### Work required
Write out the data again in full, exactly as it reads.

### Dataset section
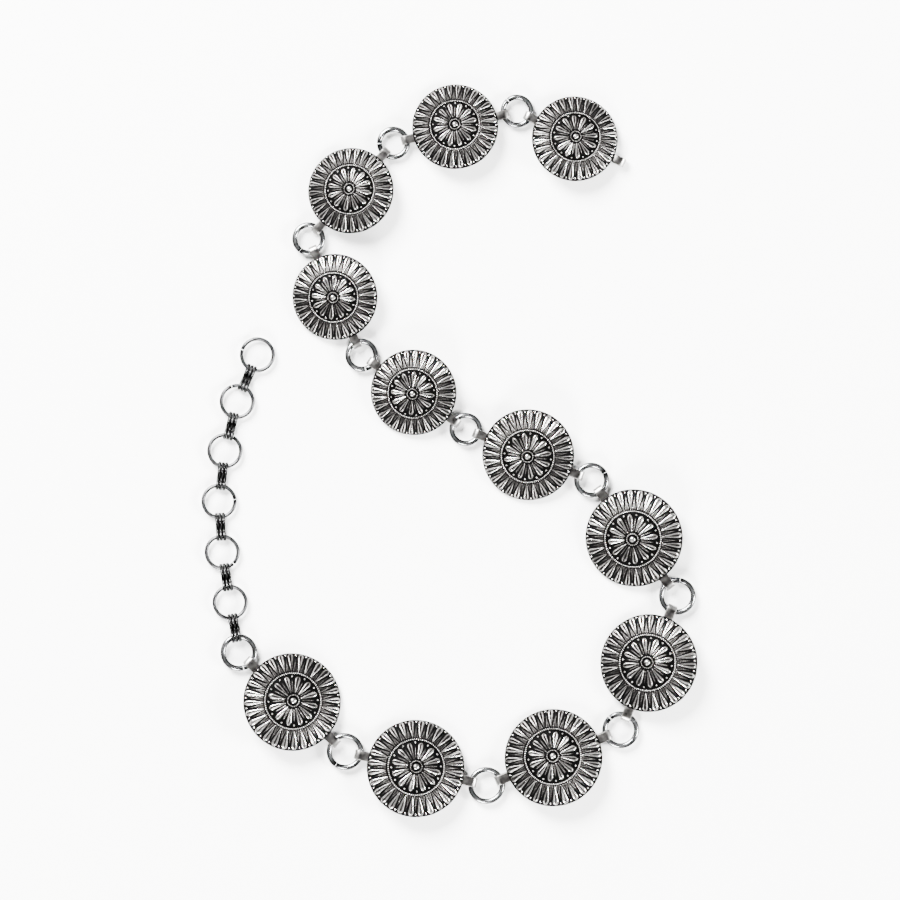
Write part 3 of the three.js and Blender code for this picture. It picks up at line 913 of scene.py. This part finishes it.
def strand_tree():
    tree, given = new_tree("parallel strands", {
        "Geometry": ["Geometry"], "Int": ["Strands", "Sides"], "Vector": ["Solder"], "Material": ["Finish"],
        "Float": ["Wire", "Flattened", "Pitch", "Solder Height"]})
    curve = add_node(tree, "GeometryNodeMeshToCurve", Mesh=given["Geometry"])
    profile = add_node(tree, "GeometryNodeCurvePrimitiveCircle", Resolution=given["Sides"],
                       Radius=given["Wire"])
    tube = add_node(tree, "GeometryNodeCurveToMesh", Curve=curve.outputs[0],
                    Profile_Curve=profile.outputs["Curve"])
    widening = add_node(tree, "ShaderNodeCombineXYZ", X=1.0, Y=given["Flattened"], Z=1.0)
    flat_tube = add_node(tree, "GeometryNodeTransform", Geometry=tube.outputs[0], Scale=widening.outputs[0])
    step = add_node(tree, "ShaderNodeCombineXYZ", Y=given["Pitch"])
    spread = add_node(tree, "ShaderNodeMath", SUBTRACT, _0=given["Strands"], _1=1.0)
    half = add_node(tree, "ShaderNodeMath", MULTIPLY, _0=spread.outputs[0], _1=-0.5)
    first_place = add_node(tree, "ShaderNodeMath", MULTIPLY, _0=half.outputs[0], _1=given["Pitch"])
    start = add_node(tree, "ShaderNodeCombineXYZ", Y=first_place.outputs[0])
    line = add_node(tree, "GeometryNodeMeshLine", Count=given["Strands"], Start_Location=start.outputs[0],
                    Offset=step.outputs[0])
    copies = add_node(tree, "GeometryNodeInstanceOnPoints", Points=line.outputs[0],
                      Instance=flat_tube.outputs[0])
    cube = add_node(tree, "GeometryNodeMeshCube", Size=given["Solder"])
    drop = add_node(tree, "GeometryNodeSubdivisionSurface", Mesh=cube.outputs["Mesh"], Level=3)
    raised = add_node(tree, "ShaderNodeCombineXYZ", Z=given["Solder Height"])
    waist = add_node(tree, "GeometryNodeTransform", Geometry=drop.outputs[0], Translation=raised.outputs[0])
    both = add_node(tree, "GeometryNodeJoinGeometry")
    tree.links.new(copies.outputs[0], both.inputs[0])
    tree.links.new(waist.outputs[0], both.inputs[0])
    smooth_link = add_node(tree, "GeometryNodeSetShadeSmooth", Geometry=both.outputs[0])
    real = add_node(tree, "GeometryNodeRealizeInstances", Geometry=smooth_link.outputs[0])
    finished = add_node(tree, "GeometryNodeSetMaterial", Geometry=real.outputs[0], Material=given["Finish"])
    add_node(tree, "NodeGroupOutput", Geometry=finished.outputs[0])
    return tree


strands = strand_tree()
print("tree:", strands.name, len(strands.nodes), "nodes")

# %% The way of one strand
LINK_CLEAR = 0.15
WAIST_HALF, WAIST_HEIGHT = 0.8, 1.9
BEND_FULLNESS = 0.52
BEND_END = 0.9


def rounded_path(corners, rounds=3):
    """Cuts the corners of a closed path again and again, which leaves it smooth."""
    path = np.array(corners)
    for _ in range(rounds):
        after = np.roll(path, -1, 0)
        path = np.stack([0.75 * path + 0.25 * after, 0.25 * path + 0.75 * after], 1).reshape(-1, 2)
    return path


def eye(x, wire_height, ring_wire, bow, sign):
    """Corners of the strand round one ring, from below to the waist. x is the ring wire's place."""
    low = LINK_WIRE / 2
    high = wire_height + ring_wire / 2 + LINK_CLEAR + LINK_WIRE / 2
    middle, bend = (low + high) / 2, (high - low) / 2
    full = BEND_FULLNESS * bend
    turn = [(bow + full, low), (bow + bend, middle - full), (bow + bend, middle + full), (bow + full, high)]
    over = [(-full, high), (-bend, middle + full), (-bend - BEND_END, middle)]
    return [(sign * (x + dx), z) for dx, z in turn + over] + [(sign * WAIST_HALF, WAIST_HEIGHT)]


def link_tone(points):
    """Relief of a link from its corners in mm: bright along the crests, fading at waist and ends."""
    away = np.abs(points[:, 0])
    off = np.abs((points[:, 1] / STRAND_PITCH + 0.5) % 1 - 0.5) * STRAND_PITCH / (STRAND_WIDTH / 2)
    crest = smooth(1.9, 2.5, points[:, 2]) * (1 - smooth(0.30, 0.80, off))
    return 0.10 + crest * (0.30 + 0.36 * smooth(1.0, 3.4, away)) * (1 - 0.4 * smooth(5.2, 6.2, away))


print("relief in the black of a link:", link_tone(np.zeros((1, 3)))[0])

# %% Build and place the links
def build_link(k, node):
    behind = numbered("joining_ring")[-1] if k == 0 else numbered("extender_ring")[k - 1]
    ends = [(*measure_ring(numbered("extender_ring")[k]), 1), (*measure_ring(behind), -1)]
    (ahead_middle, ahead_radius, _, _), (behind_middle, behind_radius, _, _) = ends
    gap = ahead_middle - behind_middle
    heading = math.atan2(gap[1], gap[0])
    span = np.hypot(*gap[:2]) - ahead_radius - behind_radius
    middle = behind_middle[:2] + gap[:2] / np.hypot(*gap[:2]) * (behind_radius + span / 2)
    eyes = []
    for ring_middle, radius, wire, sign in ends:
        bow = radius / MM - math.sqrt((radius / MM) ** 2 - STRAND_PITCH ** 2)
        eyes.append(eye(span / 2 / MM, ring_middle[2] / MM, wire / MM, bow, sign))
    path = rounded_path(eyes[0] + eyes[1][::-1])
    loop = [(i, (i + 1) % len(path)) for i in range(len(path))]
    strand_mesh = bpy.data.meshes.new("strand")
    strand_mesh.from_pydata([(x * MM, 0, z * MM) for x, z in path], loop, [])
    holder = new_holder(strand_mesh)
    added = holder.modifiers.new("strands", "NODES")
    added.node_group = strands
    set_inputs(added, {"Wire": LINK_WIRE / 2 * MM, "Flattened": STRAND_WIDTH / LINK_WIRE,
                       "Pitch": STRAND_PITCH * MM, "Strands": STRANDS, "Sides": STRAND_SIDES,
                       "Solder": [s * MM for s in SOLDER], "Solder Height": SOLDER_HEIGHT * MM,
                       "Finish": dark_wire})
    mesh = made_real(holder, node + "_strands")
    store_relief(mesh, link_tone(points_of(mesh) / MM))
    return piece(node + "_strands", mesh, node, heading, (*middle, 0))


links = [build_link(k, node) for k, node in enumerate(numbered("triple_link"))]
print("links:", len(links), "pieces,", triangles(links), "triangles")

### Task result
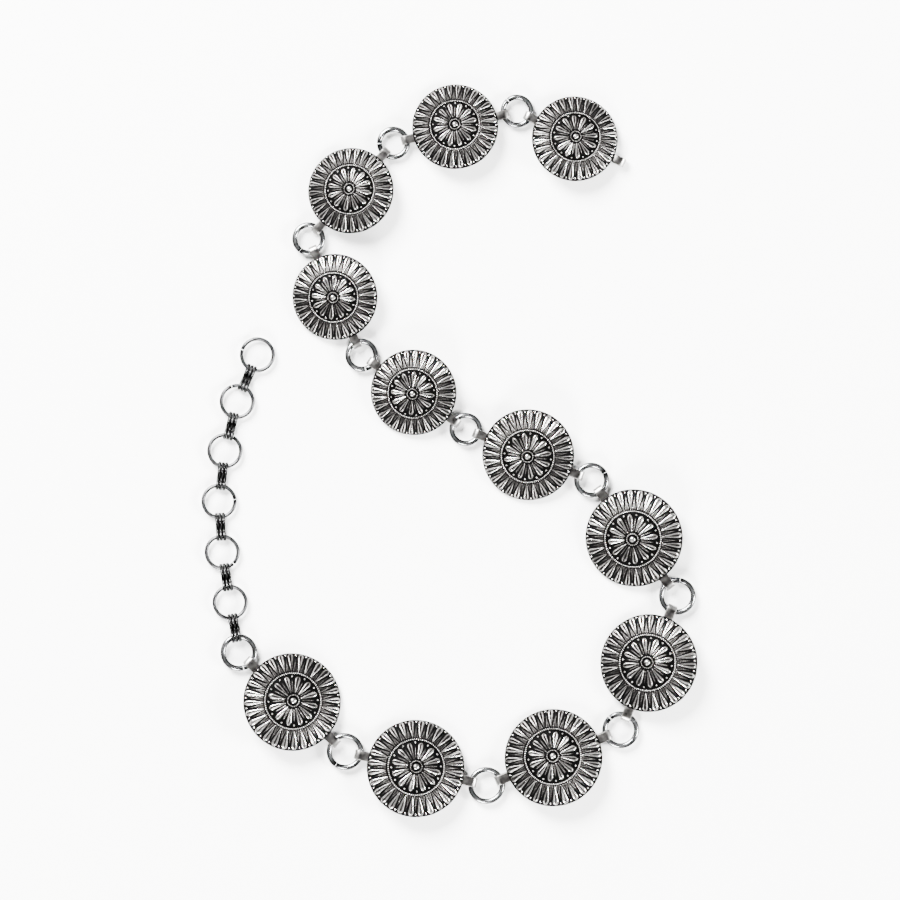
Write part 3 of the three.js and Blender code for this picture. It picks up at line 913 of scene.py. This part finishes it.
def strand_tree():
    tree, given = new_tree("parallel strands", {
        "Geometry": ["Geometry"], "Int": ["Strands", "Sides"], "Vector": ["Solder"], "Material": ["Finish"],
        "Float": ["Wire", "Flattened", "Pitch", "Solder Height"]})
    curve = add_node(tree, "GeometryNodeMeshToCurve", Mesh=given["Geometry"])
    profile = add_node(tree, "GeometryNodeCurvePrimitiveCircle", Resolution=given["Sides"],
                       Radius=given["Wire"])
    tube = add_node(tree, "GeometryNodeCurveToMesh", Curve=curve.outputs[0],
                    Profile_Curve=profile.outputs["Curve"])
    widening = add_node(tree, "ShaderNodeCombineXYZ", X=1.0, Y=given["Flattened"], Z=1.0)
    flat_tube = add_node(tree, "GeometryNodeTransform", Geometry=tube.outputs[0], Scale=widening.outputs[0])
    step = add_node(tree, "ShaderNodeCombineXYZ", Y=given["Pitch"])
    spread = add_node(tree, "ShaderNodeMath", SUBTRACT, _0=given["Strands"], _1=1.0)
    half = add_node(tree, "ShaderNodeMath", MULTIPLY, _0=spread.outputs[0], _1=-0.5)
    first_place = add_node(tree, "ShaderNodeMath", MULTIPLY, _0=half.outputs[0], _1=given["Pitch"])
    start = add_node(tree, "ShaderNodeCombineXYZ", Y=first_place.outputs[0])
    line = add_node(tree, "GeometryNodeMeshLine", Count=given["Strands"], Start_Location=start.outputs[0],
                    Offset=step.outputs[0])
    copies = add_node(tree, "GeometryNodeInstanceOnPoints", Points=line.outputs[0],
                      Instance=flat_tube.outputs[0])
    cube = add_node(tree, "GeometryNodeMeshCube", Size=given["Solder"])
    drop = add_node(tree, "GeometryNodeSubdivisionSurface", Mesh=cube.outputs["Mesh"], Level=3)
    raised = add_node(tree, "ShaderNodeCombineXYZ", Z=given["Solder Height"])
    waist = add_node(tree, "GeometryNodeTransform", Geometry=drop.outputs[0], Translation=raised.outputs[0])
    both = add_node(tree, "GeometryNodeJoinGeometry")
    tree.links.new(copies.outputs[0], both.inputs[0])
    tree.links.new(waist.outputs[0], both.inputs[0])
    smooth_link = add_node(tree, "GeometryNodeSetShadeSmooth", Geometry=both.outputs[0])
    real = add_node(tree, "GeometryNodeRealizeInstances", Geometry=smooth_link.outputs[0])
    finished = add_node(tree, "GeometryNodeSetMaterial", Geometry=real.outputs[0], Material=given["Finish"])
    add_node(tree, "NodeGroupOutput", Geometry=finished.outputs[0])
    return tree


strands = strand_tree()
print("tree:", strands.name, len(strands.nodes), "nodes")

# %% The way of one strand
LINK_CLEAR = 0.15
WAIST_HALF, WAIST_HEIGHT = 0.8, 1.9
BEND_FULLNESS = 0.52
BEND_END = 0.9


def rounded_path(corners, rounds=3):
    """Cuts the corners of a closed path again and again, which leaves it smooth."""
    path = np.array(corners)
    for _ in range(rounds):
        after = np.roll(path, -1, 0)
        path = np.stack([0.75 * path + 0.25 * after, 0.25 * path + 0.75 * after], 1).reshape(-1, 2)
    return path


def eye(x, wire_height, ring_wire, bow, sign):
    """Corners of the strand round one ring, from below to the waist. x is the ring wire's place."""
    low = LINK_WIRE / 2
    high = wire_height + ring_wire / 2 + LINK_CLEAR + LINK_WIRE / 2
    middle, bend = (low + high) / 2, (high - low) / 2
    full = BEND_FULLNESS * bend
    turn = [(bow + full, low), (bow + bend, middle - full), (bow + bend, middle + full), (bow + full, high)]
    over = [(-full, high), (-bend, middle + full), (-bend - BEND_END, middle)]
    return [(sign * (x + dx), z) for dx, z in turn + over] + [(sign * WAIST_HALF, WAIST_HEIGHT)]


def link_tone(points):
    """Relief of a link from its corners in mm: bright along the crests, fading at waist and ends."""
    away = np.abs(points[:, 0])
    off = np.abs((points[:, 1] / STRAND_PITCH + 0.5) % 1 - 0.5) * STRAND_PITCH / (STRAND_WIDTH / 2)
    crest = smooth(1.9, 2.5, points[:, 2]) * (1 - smooth(0.30, 0.80, off))
    return 0.10 + crest * (0.30 + 0.36 * smooth(1.0, 3.4, away)) * (1 - 0.4 * smooth(5.2, 6.2, away))


print("relief in the black of a link:", link_tone(np.zeros((1, 3)))[0])

# %% Build and place the links
def build_link(k, node):
    behind = numbered("joining_ring")[-1] if k == 0 else numbered("extender_ring")[k - 1]
    ends = [(*measure_ring(numbered("extender_ring")[k]), 1), (*measure_ring(behind), -1)]
    (ahead_middle, ahead_radius, _, _), (behind_middle, behind_radius, _, _) = ends
    gap = ahead_middle - behind_middle
    heading = math.atan2(gap[1], gap[0])
    span = np.hypot(*gap[:2]) - ahead_radius - behind_radius
    middle = behind_middle[:2] + gap[:2] / np.hypot(*gap[:2]) * (behind_radius + span / 2)
    eyes = []
    for ring_middle, radius, wire, sign in ends:
        bow = radius / MM - math.sqrt((radius / MM) ** 2 - STRAND_PITCH ** 2)
        eyes.append(eye(span / 2 / MM, ring_middle[2] / MM, wire / MM, bow, sign))
    path = rounded_path(eyes[0] + eyes[1][::-1])
    loop = [(i, (i + 1) % len(path)) for i in range(len(path))]
    strand_mesh = bpy.data.meshes.new("strand")
    strand_mesh.from_pydata([(x * MM, 0, z * MM) for x, z in path], loop, [])
    holder = new_holder(strand_mesh)
    added = holder.modifiers.new("strands", "NODES")
    added.node_group = strands
    set_inputs(added, {"Wire": LINK_WIRE / 2 * MM, "Flattened": STRAND_WIDTH / LINK_WIRE,
                       "Pitch": STRAND_PITCH * MM, "Strands": STRANDS, "Sides": STRAND_SIDES,
                       "Solder": [s * MM for s in SOLDER], "Solder Height": SOLDER_HEIGHT * MM,
                       "Finish": dark_wire})
    mesh = made_real(holder, node + "_strands")
    store_relief(mesh, link_tone(points_of(mesh) / MM))
    return piece(node + "_strands", mesh, node, heading, (*middle, 0))


links = [build_link(k, node) for k, node in enumerate(numbered("triple_link"))]
print("links:", len(links), "pieces,", triangles(links), "triangles")